Dialogue with the Dean: Jacqueline Stewart
Wednesday, November 13
6:00 – 7:30 p.m. CDT
Attend virtually: Zoom webinar
Attend in-person: Ethel M. Barber Theater, 30 Arts Circle Drive, Evanston, Il
Jacqueline Stewart is a film historian, author and archivist whose scholarship and public engagement work amplifies underrepresented voices in cinema. She is Professor in the Department of Cinema and Media Studies at the University of Chicago, and host of “Silent Sunday Nights” on Turner Classic Movies (TCM).
From 2021 to 2024, Stewart served as Chief Artistic and Programming Officer and then Director and President of the Academy Museum of Motion Pictures in Los Angeles. She founded the South Side Home Movie Project, a community-centered archival program housed at the University of Chicago’s Arts + Public Life that will celebrate its 20th year in 2025.
Stewart is the author of Migrating to the Movies: Cinema and Black Urban Modernity, and co-editor of L.A. Rebellion: Creating a New Black Cinema and William Greaves: Filmmaking as Mission. In 2015, she co-curated the five-disc set Pioneers of African American Cinema for Kino Lorber.

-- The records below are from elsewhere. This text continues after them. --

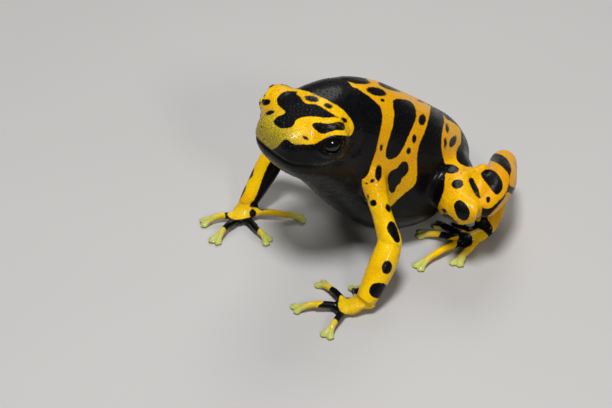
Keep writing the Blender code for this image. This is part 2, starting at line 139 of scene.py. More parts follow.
# %% Read, move and make meshes
def place_of(mesh):
    """The mesh's points as an array in millimetres."""
    flat = np.empty(len(mesh.vertices) * 3)
    mesh.vertices.foreach_get("co", flat)
    return flat.reshape(-1, 3) / MM


def move_to(mesh, points):
    """Put the mesh's points at the places of an array in millimetres."""
    mesh.vertices.foreach_set("co", (points * MM).ravel())
    mesh.update()


def object_of(bm, name):
    """An object in the scene, from a mesh built from a bmesh."""
    mesh = bpy.data.meshes.new(name)
    bm.to_mesh(mesh)
    bm.free()
    obj = bpy.data.objects.new(name, mesh)
    bpy.context.scene.collection.objects.link(obj)
    return obj


def applied(obj):
    """The object with its modifiers turned into plain mesh."""
    graph = bpy.context.evaluated_depsgraph_get()
    made = bpy.data.meshes.new_from_object(obj.evaluated_get(graph))
    obj.modifiers.clear()
    obj.data = made
    return obj


print("the head's solid has", len(place_of(nodes["head"].data)), "points")

# %% Webs of skin that the solids leave out
# Each is a ball with its middle, its half widths in millimetres and the way its first axis faces.
MIRROR = np.array((-1.0, 1.0, 1.0))
LEG_BACK = 0.75
KNEE_DROP = 1.6
RIGHT_LEG_LOWER = np.array((0, -LEG_BACK, -KNEE_DROP))
KNEE_WEB = at_side((469.5, 174), 8.8)
KNEE_WEB_WAY = np.array((-0.28, 0.91, -0.32))
ANKLE = at_height((482.5, 222.5), 1.7)
SHANK_TOP = at_side((482, 172), 9.0)
FILLS = [
    (at_height((246.5, 212.5), 0.95), (1.7, 0.85, 0.8), across),
    (at_height((368, 304), 1.3), (0.95, 0.6, 0.6), across),
    (KNEE_WEB, (1.8, 0.75, 0.75), KNEE_WEB_WAY),
    (SHANK_TOP, (1.15, 0.85, 1.0), KNEE_WEB_WAY),
    (SHANK_TOP * MIRROR + RIGHT_LEG_LOWER, (1.15, 0.85, 1.0), KNEE_WEB_WAY * MIRROR),
    (at_side((483, 187), 9.2), (0.75, 0.7, 0.8), KNEE_WEB_WAY),
    (KNEE_WEB * MIRROR + RIGHT_LEG_LOWER, (1.8, 0.75, 0.75), KNEE_WEB_WAY * MIRROR),
    (ANKLE, (0.95, 0.7, 0.9), across),
    (ANKLE * MIRROR, (0.95, 0.7, 0.9), across * MIRROR),
]
print("webs:", len(FILLS))

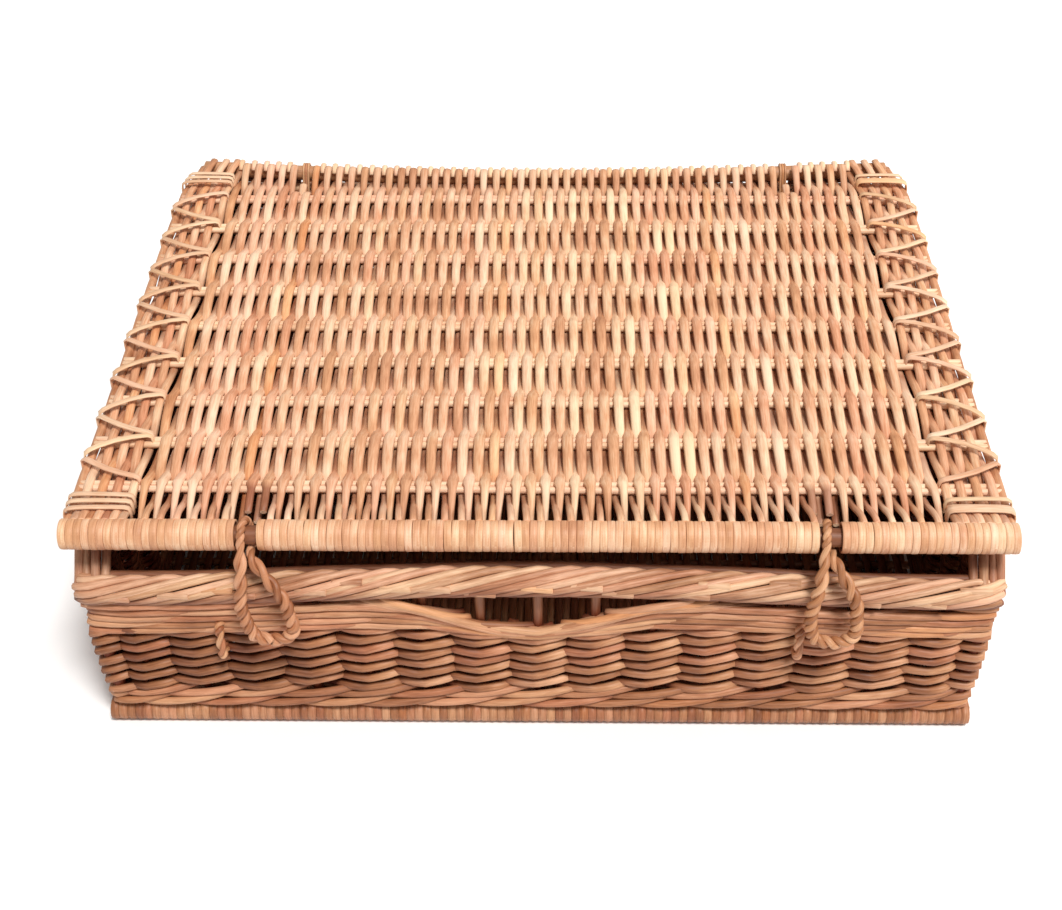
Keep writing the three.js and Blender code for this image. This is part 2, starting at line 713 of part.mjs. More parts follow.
// A fastening loop: two rods twisted together, round the lid's bare front edge stick and down the front.
function fasteningLoop(x, lean) {
  const stick = { y: -lidEdgeY, z: lidPlaneZ };
  const radius = LID_EDGE_STICK_RADIUS + CLEARANCE / 2 + LOOP_STRAND_THICKNESS / 2;
  const hangY = -(frontReach(borderFoot) + BORDER_DEPTH / 2 + CLEARANCE + LOOP_STRAND_WIDTH / 2);
  const half = (LOOP_WIDTH - LOOP_STRAND_WIDTH) / 2 + 3.4;
  const bottom = LOOP_BOTTOM + LOOP_STRAND_WIDTH / 2;
  const middleZ = FRONT_BORDER_TOP - BORDER_HEIGHT / 2;
  const drop = middleZ - bottom;
  const points = [
    [lean, hangY, bottom],
    [lean + 0.75 * half, hangY, bottom + 0.12 * drop],
    [lean + half, hangY, bottom + 0.4 * drop],
    [0.8 * lean + half, hangY, bottom + 0.75 * drop],
    [0.5 * lean + 0.8 * half, hangY, middleZ + 3],
    [0.2 * lean + 0.5 * half, hangY + 1.5, middleZ + 13],
    [3.6, stick.y - radius - 1.6, stick.z - radius - 0.6],
    [2.8, stick.y + 0.2 * radius, stick.z - radius],
    [1.4, stick.y + 0.75 * radius, stick.z - 0.7 * radius],
    [0, stick.y + radius, stick.z],
    [-1.4, stick.y + 0.72 * radius, stick.z + 0.72 * radius],
    [-2.8, stick.y, stick.z + radius],
    [-3.4, stick.y - 0.8 * radius, stick.z + 0.65 * radius],
    [-3.8, stick.y - radius - 1.4, stick.z - 2],
    [0.2 * lean - 0.45 * half, hangY + 1.5, middleZ + 15],
    [0.5 * lean - 0.8 * half, hangY, middleZ + 3],
    [0.8 * lean - half, hangY, bottom + 0.75 * drop],
    [lean - half, hangY, bottom + 0.4 * drop],
    [lean - 0.75 * half, hangY, bottom + 0.12 * drop],
  ].map(([dx, y, z]) => vector(x + dx, y, z));
  const curve = new THREE.CatmullRomCurve3(points, true, "centripetal");
  const { normals, binormals } = curve.computeFrenetFrames(LOOP_STATIONS, true);
  const outlines = Array.from({ length: LOOP_STATIONS }, (_, station) => {
    const at = curve.getPointAt(station / LOOP_STATIONS);
    const nearStick = Math.hypot(at.y - stick.y, at.z - stick.z) < radius + 5;
    const wideHalf = (nearStick ? LOOP_STRAND_THICKNESS : LOOP_STRAND_WIDTH) / 2;
    const thickHalf = LOOP_STRAND_THICKNESS / 2;
    const twist = (2 * Math.PI * LOOP_TWISTS * station) / LOOP_STATIONS;
    return Array.from({ length: 6 }, (_, i) => {
      const angle = (i * Math.PI) / 3;
      const across = Math.hypot(wideHalf * Math.sin(angle - twist), thickHalf * Math.cos(angle - twist));
      const reach = (wideHalf * thickHalf) / across;
      const point = at.clone().addScaledVector(normals[station], reach * Math.cos(angle));
      return point.addScaledVector(binormals[station], reach * Math.sin(angle));
    });
  });
  return skin(outlines, true);
}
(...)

Stewart is chair of the National Film Preservation Board (NFPB), which advises the Librarian of Congress on the annual National Film Registry. She is the recipient of numerous awards and honors including a 2021 MacArthur Fellowship, the 2023 Silver Light Award from the Association of Moving Image Archivists, and the 2024 Distinguished Career Achievement Award from the Society for Cinema and Media Studies. She was inducted into the American Academy of Arts and Sciences in 2018. Stewart earned her PhD in English from the University of Chicago and her BA in English from Stanford University.